James Cromwell steals the movie as former president/current presidential dad George H.W. Bush in "W."

Movie review2.5 stars

"W.," with Josh Brolin, Elizabeth Banks, Ellen Burstyn, James Cromwell, Richard Dreyfuss, Scott Glenn, Toby Jones, Stacy Keach, Bruce McGill, Thandie Newton, Jeffrey Wright. Directed by Oliver Stone, from a screenplay by Stanley Weiser. 129 minutes. PG-13 for language including sexual references, some alcohol abuse, smoking and brief disturbing war images. Several theaters.

Does anyone not yet know what they think of George W. Bush? Any holdouts still trying to decide whether our 43rd president, he of the historically low approval ratings, has been a disgrace or a paragon? Those who haven't paid attention to the masses of ink devoted to Bush's policies and personality may find some surprises in "W.," Oliver Stone's episodic drama about the still-sitting president. For the rest of us, we've heard it all before: the bad-boy past involving excessive drinking, the marriage to a shy librarian, the religious conversion, the domineering vice president, the hastily entered war, the weapons of mass destruction that were never there.

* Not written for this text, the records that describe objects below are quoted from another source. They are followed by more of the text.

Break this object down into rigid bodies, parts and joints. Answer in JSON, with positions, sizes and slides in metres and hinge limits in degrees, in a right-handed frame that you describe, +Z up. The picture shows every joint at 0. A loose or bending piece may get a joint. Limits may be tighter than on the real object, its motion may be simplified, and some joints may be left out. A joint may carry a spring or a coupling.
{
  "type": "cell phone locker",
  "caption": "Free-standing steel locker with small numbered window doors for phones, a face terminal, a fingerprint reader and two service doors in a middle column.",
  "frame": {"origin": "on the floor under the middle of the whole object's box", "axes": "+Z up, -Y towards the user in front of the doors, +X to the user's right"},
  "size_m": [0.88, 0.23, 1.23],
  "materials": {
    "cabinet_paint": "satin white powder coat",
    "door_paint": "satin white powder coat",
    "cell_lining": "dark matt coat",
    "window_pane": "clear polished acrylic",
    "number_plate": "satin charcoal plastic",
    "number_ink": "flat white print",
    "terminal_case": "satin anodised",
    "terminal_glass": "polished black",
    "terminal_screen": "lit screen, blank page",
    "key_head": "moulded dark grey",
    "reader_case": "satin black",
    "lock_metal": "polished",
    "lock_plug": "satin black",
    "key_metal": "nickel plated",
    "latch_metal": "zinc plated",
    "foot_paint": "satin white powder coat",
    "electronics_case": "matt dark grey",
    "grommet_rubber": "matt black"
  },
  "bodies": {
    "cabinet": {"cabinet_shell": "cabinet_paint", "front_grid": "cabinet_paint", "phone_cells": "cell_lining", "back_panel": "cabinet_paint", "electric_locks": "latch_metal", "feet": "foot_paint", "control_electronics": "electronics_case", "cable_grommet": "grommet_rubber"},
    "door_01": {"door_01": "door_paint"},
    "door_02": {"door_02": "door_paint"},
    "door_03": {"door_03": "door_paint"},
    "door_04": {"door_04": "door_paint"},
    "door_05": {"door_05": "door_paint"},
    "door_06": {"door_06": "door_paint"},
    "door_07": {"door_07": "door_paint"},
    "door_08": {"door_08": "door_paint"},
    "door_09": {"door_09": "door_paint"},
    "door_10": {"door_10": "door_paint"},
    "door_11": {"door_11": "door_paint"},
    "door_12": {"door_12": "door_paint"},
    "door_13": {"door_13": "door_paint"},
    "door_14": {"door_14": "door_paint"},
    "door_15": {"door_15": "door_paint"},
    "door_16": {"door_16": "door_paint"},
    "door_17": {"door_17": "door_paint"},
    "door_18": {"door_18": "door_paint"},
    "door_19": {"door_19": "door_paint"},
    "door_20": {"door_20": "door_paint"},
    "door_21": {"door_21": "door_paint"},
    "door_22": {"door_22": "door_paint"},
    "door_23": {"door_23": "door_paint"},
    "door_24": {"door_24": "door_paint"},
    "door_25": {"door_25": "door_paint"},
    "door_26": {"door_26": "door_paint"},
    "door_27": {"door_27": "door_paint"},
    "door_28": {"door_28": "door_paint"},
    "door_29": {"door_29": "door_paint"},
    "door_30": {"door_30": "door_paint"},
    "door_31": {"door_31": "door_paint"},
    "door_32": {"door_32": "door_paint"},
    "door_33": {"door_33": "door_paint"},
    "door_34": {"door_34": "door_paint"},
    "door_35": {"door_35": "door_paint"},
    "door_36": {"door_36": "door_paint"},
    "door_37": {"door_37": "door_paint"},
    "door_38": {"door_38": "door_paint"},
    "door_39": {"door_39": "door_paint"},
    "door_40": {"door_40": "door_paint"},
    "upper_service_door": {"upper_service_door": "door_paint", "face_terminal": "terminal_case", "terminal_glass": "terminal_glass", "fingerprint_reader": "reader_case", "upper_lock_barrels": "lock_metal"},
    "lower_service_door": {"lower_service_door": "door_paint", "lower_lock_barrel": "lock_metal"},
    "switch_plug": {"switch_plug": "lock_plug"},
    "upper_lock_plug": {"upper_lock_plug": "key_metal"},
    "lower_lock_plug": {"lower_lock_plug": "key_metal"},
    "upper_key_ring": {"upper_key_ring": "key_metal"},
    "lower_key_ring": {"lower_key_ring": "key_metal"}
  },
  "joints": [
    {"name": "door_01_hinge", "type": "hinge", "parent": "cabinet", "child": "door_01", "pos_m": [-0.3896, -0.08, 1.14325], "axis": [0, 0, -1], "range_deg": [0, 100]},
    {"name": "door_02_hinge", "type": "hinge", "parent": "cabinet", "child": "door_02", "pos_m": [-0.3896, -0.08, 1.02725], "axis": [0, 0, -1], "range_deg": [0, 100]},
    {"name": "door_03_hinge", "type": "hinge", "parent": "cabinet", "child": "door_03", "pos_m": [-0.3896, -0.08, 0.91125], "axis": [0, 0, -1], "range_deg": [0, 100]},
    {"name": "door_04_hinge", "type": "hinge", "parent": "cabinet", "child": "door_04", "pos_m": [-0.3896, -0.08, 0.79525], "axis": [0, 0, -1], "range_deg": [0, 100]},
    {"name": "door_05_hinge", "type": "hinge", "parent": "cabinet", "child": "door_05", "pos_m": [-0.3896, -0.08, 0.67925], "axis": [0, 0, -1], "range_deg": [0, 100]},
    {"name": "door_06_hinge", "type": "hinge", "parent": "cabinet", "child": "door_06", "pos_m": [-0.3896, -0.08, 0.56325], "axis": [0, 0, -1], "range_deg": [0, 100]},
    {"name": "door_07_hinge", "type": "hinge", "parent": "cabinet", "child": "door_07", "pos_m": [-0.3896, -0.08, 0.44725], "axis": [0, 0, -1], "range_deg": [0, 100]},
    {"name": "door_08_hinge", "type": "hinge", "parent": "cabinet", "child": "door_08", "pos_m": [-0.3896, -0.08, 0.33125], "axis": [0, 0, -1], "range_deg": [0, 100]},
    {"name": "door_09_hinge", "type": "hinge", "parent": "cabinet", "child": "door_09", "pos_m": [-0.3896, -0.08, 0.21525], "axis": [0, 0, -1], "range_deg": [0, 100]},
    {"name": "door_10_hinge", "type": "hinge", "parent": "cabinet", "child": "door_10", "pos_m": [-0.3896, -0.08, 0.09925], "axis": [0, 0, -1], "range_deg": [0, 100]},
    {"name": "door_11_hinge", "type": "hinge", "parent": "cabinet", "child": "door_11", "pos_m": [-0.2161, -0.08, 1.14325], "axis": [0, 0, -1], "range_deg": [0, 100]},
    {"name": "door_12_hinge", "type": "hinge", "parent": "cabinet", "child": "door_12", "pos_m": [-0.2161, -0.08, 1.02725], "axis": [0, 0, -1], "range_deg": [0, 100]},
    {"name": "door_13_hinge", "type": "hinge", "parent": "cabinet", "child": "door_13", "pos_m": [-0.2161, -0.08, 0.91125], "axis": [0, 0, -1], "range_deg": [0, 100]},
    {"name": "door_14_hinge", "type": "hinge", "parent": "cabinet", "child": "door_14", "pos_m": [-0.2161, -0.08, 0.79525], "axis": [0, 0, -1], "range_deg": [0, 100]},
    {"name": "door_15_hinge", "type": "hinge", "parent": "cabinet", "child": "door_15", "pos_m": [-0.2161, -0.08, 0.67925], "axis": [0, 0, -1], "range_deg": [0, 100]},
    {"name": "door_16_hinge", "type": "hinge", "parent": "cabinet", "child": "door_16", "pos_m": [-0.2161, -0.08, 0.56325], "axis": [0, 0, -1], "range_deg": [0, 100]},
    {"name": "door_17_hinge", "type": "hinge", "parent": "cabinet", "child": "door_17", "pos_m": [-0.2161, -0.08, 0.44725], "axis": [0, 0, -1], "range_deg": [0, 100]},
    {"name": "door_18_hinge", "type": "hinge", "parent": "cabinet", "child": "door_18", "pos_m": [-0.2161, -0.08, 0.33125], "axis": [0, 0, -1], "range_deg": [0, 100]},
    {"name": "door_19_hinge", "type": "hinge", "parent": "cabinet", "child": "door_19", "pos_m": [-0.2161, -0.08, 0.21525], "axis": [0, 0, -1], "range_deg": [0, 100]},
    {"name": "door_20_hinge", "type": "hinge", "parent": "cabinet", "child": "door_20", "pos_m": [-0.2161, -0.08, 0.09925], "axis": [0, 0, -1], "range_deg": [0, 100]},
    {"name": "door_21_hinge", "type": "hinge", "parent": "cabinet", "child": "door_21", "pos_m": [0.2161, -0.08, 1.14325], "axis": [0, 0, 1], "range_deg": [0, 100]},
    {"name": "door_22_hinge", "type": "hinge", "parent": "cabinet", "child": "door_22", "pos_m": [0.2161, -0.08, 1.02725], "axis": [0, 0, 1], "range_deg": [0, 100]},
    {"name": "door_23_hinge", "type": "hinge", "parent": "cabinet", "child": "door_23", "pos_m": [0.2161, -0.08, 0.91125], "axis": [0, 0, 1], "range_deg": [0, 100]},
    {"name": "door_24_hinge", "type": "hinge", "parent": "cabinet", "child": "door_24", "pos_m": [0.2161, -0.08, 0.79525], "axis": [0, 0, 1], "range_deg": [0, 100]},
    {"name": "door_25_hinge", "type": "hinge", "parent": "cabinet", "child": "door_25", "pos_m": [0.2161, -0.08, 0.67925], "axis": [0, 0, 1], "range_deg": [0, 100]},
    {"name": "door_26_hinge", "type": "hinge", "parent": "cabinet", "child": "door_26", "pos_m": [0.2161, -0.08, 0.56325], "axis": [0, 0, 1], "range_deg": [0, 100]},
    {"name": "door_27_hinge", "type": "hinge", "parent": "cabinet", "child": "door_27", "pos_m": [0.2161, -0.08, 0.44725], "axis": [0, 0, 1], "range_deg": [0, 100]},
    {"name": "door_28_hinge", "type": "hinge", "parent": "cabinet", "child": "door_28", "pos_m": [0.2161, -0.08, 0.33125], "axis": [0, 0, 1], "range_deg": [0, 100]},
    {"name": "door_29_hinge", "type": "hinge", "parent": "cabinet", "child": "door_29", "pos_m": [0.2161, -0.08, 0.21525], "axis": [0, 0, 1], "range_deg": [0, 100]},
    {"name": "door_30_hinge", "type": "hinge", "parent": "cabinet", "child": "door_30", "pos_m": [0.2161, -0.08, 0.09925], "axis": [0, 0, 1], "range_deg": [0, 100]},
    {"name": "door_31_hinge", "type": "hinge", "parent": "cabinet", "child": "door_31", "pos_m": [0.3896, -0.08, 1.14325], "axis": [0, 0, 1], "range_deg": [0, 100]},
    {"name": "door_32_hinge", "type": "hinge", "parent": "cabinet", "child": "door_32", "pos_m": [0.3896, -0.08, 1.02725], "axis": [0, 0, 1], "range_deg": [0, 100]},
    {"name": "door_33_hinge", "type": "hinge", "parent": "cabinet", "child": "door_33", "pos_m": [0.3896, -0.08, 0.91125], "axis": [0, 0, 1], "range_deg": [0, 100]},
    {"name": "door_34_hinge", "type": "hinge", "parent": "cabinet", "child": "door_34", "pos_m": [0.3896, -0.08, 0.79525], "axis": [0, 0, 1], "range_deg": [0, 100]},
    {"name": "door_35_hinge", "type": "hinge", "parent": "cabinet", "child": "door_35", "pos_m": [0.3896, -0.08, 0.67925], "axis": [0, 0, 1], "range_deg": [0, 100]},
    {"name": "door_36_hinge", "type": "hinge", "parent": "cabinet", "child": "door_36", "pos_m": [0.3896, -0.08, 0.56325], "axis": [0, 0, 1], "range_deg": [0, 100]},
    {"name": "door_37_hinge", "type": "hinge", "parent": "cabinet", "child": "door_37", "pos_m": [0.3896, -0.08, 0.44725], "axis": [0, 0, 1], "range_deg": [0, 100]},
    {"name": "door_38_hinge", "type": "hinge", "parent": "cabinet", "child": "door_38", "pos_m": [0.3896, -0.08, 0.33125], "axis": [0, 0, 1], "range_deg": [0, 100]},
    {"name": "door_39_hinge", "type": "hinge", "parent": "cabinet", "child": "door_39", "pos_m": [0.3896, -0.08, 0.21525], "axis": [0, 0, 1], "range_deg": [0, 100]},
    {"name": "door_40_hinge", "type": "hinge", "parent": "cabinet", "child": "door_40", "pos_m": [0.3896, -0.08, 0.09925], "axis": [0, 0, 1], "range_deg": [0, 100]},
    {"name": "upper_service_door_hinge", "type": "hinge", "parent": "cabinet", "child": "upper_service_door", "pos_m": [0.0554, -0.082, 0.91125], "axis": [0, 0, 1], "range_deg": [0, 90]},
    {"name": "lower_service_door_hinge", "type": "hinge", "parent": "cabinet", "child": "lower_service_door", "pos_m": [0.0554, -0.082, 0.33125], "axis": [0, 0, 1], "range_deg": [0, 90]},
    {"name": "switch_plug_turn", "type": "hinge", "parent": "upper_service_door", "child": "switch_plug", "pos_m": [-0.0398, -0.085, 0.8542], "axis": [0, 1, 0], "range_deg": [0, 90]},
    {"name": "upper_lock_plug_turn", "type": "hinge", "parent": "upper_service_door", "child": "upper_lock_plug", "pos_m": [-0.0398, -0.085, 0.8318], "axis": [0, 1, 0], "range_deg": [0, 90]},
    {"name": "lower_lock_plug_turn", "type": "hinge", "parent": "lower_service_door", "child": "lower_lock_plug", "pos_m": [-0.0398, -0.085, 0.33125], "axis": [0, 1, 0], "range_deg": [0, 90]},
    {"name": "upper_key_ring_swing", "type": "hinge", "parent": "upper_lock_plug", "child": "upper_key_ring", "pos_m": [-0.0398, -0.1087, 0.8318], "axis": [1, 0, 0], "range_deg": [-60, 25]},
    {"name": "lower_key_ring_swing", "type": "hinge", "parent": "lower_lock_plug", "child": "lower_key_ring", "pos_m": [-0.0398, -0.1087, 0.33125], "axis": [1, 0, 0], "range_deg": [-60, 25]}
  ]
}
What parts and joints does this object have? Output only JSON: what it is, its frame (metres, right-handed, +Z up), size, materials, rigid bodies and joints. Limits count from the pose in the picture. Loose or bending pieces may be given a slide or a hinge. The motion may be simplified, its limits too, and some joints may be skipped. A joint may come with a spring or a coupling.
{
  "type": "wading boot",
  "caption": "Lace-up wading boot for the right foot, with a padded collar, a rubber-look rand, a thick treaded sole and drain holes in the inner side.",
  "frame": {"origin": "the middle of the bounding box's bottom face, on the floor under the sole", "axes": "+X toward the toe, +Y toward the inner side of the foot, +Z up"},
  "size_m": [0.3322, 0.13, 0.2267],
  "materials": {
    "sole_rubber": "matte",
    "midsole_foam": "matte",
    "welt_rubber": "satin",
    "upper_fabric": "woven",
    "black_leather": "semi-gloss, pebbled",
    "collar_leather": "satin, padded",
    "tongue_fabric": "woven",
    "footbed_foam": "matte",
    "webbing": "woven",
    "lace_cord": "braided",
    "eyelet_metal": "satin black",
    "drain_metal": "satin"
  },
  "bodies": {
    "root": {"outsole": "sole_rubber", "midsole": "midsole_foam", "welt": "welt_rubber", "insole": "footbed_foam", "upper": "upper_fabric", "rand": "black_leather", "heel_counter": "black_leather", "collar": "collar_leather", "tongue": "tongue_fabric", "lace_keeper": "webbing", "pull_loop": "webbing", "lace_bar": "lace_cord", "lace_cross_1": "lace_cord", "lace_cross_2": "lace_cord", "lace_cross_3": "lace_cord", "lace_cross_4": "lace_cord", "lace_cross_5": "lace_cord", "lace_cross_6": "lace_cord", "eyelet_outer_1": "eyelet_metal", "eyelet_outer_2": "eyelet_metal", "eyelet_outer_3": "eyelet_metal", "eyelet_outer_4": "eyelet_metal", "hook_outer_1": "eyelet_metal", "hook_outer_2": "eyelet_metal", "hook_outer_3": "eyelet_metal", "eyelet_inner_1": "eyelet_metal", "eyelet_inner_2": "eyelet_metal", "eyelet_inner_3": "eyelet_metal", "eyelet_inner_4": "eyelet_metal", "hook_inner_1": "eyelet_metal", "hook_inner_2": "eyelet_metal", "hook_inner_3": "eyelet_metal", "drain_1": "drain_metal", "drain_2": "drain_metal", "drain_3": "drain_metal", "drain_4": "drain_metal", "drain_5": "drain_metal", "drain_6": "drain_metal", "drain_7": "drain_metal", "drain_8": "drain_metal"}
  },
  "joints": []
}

Stone's got an enormous challenge here as a filmmaker: How do you make very recent (and thoroughly dissected) history feel fresh? And how do you interest an audience in a lame-duck political figure whose eight-year spotlight is fading fast? Unfortunately, perhaps because of the speed at which the film was made (it was rushed through production in order to hit theaters during election season), "W." emerges as a not particularly thoughtful biopic. Its scenes, which float back and forth in time, seem almost randomly ordered, its insights pat and familiar. Stone and screenwriter Stanley Weiser are hardly the first to identify Bush's occasionally troubled relationship with his father, George H.W. Bush, as a key one in his life, or to hint that the younger Bush's presidential aspirations may have been flavored by a desire to avenge his father's 1992 defeat.

And what "W." never quite does is bring us inside Bush's head, in the way Curtis Sittenfeld's fine recent novel "American Wife" let us imagine what goes into being Laura Bush. Josh Brolin's portrayal of Bush is detailed, thoughtful and rarely cartoony (except for his depiction of Bush's greedy table manners), and he's nailed the president's breezy Texas diction and occasionally forlorn squint. But, outside of a tight final close-up that's a study in confused wonderment, there's little Brolin can do here beyond impersonation. We know the stories "W." pieces together, and we've already formed our opinion of the man; Brolin's hard work can't change that.

But the pleasures "W." does offer are in the sharp portraits drawn by its cast, and while this movie is no comedy (though you'd be forgiven for thinking it was, based on the trailer), many of them are wickedly funny. Richard Dreyfuss, glowering in doorways, is a scheming Dick Cheney; he looks diabolic even in his oddly strained half-smile. Thandie Newton uncannily swallows her words precisely in the way Condoleezza Rice does. As Karl Rove, Toby Jones hovers near Bush like a persistent bug.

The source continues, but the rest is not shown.